1、noteAppCrash; //记录App奔溃
2、noteBoot; //记录Boot阶段奔溃,也就是system_server奔溃
//场景1:
/**
* Take note of a persistent app or apex module crash. If we notice too many of these
* events happening in rapid succession, we'll send out a rescue party.
*/
public static void noteAppCrash(Context context, int uid) {
if (isDisabled()) return; //该功能是否已经关闭
Threshold t = sApps.get(uid); //查看该uid对应的app是否已经出现过crash
if (t == null) {
t = new AppThreshold(uid);
sApps.put(uid, t); //未出现就新增一个记录
}
if (t.incrementAndTest()) { //判断是否需要提升救援级别
t.reset();
incrementRescueLevel(t.uid);
executeRescueLevel(context);
}
}
//场景2
/**
* Take note of a boot event. If we notice too many of these events
* happening in rapid succession, we'll send out a rescue party.
*/
public static void noteBoot(Context context) {
if (isDisabled()) return;
if (sBoot.incrementAndTest()) {
sBoot.reset();
incrementRescueLevel(sBoot.uid);
executeRescueLevel(context);
}
}
场景1就是AMS记录到app crash后调到AppErrors中的crashApplication方法来处理该crash,之后会判断是常驻进程或者是Apex组件化模块就调用noteAppCrash触发救援程序。

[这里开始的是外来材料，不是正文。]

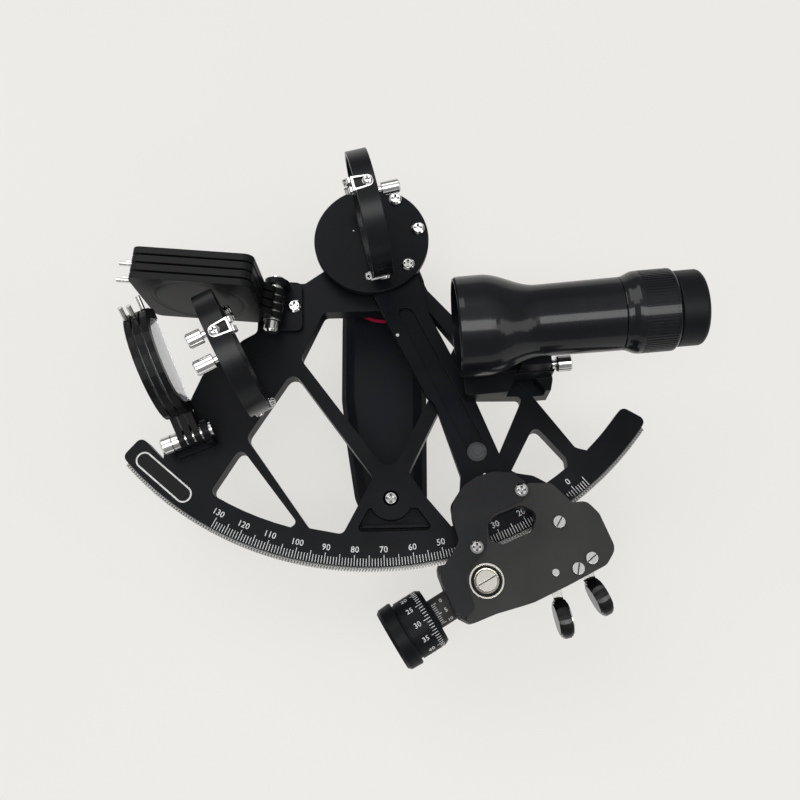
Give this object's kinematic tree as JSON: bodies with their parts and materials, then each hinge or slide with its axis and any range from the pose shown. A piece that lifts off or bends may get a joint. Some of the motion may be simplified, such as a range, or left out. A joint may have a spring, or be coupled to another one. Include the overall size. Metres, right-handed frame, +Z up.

void crashApplicationInner(ProcessRecord r, ApplicationErrorReport.CrashInfo crashInfo,
int callingPid, int callingUid) {
{
...
if (r.isPersistent() || isApexModule) {
// If a persistent app or apex module is stuck in a crash loop, the device isn't
// very usable, so we want to consider sending out a rescue party.

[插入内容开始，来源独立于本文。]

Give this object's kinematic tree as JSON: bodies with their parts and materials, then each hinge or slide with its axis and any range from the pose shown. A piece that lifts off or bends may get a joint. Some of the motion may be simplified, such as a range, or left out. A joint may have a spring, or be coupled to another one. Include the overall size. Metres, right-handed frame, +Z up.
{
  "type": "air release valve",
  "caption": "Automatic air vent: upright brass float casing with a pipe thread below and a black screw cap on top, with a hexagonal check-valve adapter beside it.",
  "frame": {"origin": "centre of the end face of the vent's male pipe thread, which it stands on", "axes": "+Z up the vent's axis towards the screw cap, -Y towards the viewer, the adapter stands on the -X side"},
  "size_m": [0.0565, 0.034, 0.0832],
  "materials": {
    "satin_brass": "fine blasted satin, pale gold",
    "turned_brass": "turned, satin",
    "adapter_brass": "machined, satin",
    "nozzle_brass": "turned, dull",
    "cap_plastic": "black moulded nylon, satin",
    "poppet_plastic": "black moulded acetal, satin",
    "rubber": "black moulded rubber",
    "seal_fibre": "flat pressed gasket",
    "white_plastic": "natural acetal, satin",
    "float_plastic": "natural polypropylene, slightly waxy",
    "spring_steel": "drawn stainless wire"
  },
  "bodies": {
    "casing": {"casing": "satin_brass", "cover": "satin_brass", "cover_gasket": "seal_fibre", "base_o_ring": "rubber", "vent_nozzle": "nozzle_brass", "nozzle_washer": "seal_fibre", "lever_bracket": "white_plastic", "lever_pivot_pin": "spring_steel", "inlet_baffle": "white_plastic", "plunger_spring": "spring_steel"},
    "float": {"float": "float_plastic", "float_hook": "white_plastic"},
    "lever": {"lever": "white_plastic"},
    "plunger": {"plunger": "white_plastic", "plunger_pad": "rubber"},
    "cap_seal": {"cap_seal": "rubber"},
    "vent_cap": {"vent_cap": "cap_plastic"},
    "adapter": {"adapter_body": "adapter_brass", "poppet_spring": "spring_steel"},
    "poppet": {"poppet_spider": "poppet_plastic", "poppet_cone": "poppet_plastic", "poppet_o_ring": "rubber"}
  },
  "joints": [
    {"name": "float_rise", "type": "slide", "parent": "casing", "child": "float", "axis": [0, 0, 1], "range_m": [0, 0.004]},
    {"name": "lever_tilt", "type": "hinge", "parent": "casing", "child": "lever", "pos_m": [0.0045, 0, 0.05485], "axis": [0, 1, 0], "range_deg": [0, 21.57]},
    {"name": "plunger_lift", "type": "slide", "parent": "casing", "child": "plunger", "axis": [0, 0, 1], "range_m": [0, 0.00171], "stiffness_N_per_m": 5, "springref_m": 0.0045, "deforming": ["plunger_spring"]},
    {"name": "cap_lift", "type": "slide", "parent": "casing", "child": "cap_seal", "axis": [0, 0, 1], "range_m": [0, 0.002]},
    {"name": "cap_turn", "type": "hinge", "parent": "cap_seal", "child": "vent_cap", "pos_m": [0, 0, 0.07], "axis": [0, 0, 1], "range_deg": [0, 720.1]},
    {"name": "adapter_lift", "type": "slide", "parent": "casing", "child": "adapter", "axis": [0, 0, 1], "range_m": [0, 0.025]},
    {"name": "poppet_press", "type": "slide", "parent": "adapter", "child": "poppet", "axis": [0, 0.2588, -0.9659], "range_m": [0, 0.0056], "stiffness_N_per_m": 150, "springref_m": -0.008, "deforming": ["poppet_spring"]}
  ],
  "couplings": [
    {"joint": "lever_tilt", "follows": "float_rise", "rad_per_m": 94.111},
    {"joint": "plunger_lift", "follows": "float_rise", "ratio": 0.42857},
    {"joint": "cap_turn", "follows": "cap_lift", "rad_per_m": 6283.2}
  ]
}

RescueParty.noteAppCrash(mContext, r.uid);
}
...
}
场景2则判断是否存在boot阶段持续崩溃,也就是会不会有连续重启的事件发生。该场景触发是在system_server进程启动的过程中。所以判断的机制相当于是对system_server的监控,实际上该进程也可以理解为一个特殊的app。
private void startBootstrapServices() {
...
RescueParty.noteBoot(mSystemContext);
...
}
该场景的触发是针对Q以及之前的源码逻辑,R上已经将该逻辑调整到PackagesWatchDog这个类中来实现,此类也是在system_server启动过程拉起来的,因此殊途同归。

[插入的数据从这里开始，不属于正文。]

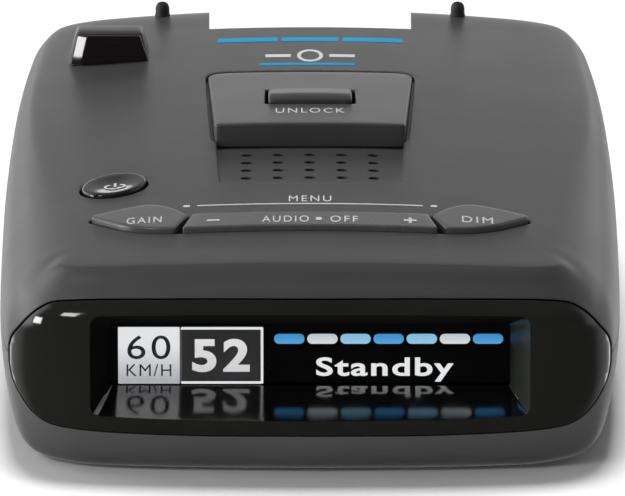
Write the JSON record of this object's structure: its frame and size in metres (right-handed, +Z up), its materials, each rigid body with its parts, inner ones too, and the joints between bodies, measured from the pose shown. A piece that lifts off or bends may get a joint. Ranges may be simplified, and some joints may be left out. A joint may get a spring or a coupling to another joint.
{
  "type": "windshield radar detector",
  "caption": "Windshield-mount radar and laser detector with a recessed colour display, top keys, sprung bracket release and a rear mount slot.",
  "frame": {"origin": "on the table under the centre of the case", "axes": "+X to the driver's right, +Y away from the driver towards the windshield, +Z up; the display faces -Y"},
  "size_m": [0.0802, 0.1372, 0.033],
  "materials": {
    "housing": "soft-touch charcoal",
    "base": "fine-textured black",
    "gloss": "high gloss",
    "smoked": "smoked clear",
    "display": "lit colour display",
    "board": "solder-masked fibreglass",
    "microwave": "cream microwave laminate",
    "steel": "zinc plated",
    "cast": "die cast",
    "moulded": "moulded black",
    "ribbon": "amber film",
    "chip": "moulded package",
    "sleeve": "shrink sleeve",
    "connector": "moulded tan",
    "rubber": "smooth rubber",
    "ferrite": "sintered ferrite",
    "paper": "pressed paper",
    "foam": "closed-cell foam",
    "sensor": "infrared-passing resin",
    "label": "printed silver film"
  },
  "bodies": {
    "case": {"top_housing": "housing", "mount_cover": "housing", "bottom_housing": "base", "front_bezel": "gloss", "windshield_window": "gloss", "rear_laser_lens": "gloss", "display_window": "smoked", "display_panel": "display", "main_board": "board", "key_board": "board", "laser_board": "board", "microwave_board": "microwave", "latch_bracket": "steel", "power_switch": "steel", "sensitivity_switch": "steel", "brightness_switch": "steel", "mute_switch": "steel", "volume_down_switch": "steel", "volume_up_switch": "steel", "main_board_screw_1": "steel", "main_board_screw_2": "steel", "key_board_screw_left": "steel", "key_board_screw_right": "steel", "case_screw_front_left": "steel", "case_screw_front_right": "steel", "case_screw_rear_left": "steel", "case_screw_rear_right": "steel", "shield_can": "steel", "service_port": "steel", "speaker_basket": "steel", "horn_antenna": "cast", "display_carrier": "moulded", "mount_channel": "moulded", "laser_receiver": "moulded", "power_jack": "moulded", "earphone_jack": "moulded", "display_ribbon": "ribbon", "processor": "chip", "power_capacitor": "sleeve", "board_connector": "connector", "bumper_left": "rubber", "bumper_right": "rubber", "speaker_magnet": "ferrite", "speaker_cone": "paper", "speaker_gasket": "foam", "rear_laser_sensor": "sensor", "rating_label": "label"},
    "release_button": {"release_button": "housing", "release_latch": "steel", "release_spring": "steel"},
    "power_key": {"power_key": "gloss"},
    "sensitivity_key": {"sensitivity_key": "housing"},
    "brightness_key": {"brightness_key": "housing"},
    "mute_plunger": {"mute_plunger": "moulded"},
    "volume_rocker": {"volume_rocker": "housing"}
  },
  "joints": [
    {"name": "release_press", "type": "slide", "parent": "case", "child": "release_button", "axis": [0, 0, -1], "range_m": [0, 0.0024], "stiffness_N_per_m": 600, "deforming": ["release_spring"]},
    {"name": "power_press", "type": "slide", "parent": "case", "child": "power_key", "axis": [0, 0, -1], "range_m": [0, 0.0005], "stiffness_N_per_m": 1500},
    {"name": "sensitivity_press", "type": "slide", "parent": "case", "child": "sensitivity_key", "axis": [0, 0, -1], "range_m": [0, 0.0005], "stiffness_N_per_m": 1500},
    {"name": "brightness_press", "type": "slide", "parent": "case", "child": "brightness_key", "axis": [0, 0, -1], "range_m": [0, 0.0005], "stiffness_N_per_m": 1500},
    {"name": "mute_press", "type": "slide", "parent": "case", "child": "mute_plunger", "axis": [0, 0, -1], "range_m": [0, 0.0005], "stiffness_N_per_m": 1500},
    {"name": "volume_rock", "type": "hinge", "parent": "mute_plunger", "child": "volume_rocker", "pos_m": [0, -0.0458, 0.0228], "axis": [0, 1, 0], "range_deg": [-2.2, 2.2], "stiffness_Nm_per_rad": 0.15}
  ]
}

最后来看下RescueParty的逻辑,如何实现crash的监控。前面提到,每次触发救援级别提升前,都会先通过incrementAndTest来判断是否需要提升,所以该方法是实际上对救援级别提升的判断标准。
public boolean incrementAndTest() {
final long now = getElapsedRealtime(); //获取系统现在的时间
final long window = now - getStart(); //系统时间与救援开始时间的差值
//triggerWindow对应BOOT_TRIGGER_WINDOW_MILLIS或者PERSISTENT_APP_CRASH_TRIGGER_WINDOW_MILLIS分别对应600s和30s
if (window > triggerWindow) { //超过预定的时间后则重新开始,计数为1,时间从现在开始计算;
setCount(1);
setStart(now);
return false;
} else { //反之,如果在预定的时间内再次触发,则计数+1,
int count = getCount() + 1;
setCount(count);
EventLogTags.writeRescueNote(uid, count, window);
Slog.w(TAG, "Noticed " + count + " events for UID " + uid + " in last "
+ (window / 1000) + " sec");
return (count >= triggerCount); //返回计数是否达到预期,也就是5次
}
}
以上便是RescueParty的整体逻辑,逻辑清晰明了。目的也很纯粹,就是通过监控崩溃的程序来确认系统是否遇到了严重的问题,通过提示用户清除数据来恢复。